Federal investigators who handle workplace discrimination complaints face layoffs while complaint backlogs explode to unprecedented levels. Sexual harassment, racial discrimination, and disability accommodation violations go unpunished when the agency responsible for civil rights enforcement lacks staff to investigate, file lawsuits, or negotiate settlements.

🏢 Corporate discrimination increases when federal oversight disappears entirely

Companies understand that EEOC complaints will not result in investigations, fines, or legal consequences under the gutted enforcement system. Workplace bias accelerates when employers know that federal civil rights laws have no practical enforcement mechanism, effectively legalizing discrimination through administrative neglect.

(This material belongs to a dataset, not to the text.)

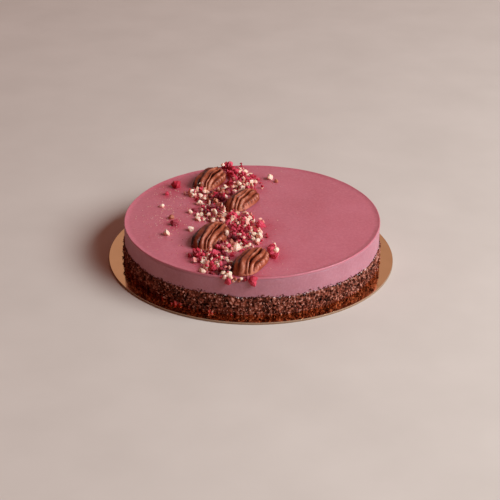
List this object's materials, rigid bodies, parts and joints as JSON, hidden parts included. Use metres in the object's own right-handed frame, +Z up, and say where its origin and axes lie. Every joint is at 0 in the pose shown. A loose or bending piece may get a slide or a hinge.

🗺️ State civil rights agencies cannot replace federal constitutional protections

While some states maintain anti-discrimination laws, they lack authority over interstate commerce and federal contractors who receive billions in government funds. Workers in conservative states lose all civil rights workplace protections when federal enforcement ends, creating patchwork employment rights that depend entirely on geography rather than constitutional guarantees.

📜 Title VII (1964) and Americans with Disabilities Act (1990) become meaningless without enforcement

Congressional civil rights laws remain technically valid but practically useless when the federal agencies responsible for implementation and enforcement get defunded. Legal protections become empty promises when workers cannot access federal investigators, courts become backlogged, and employers face no consequences for violations.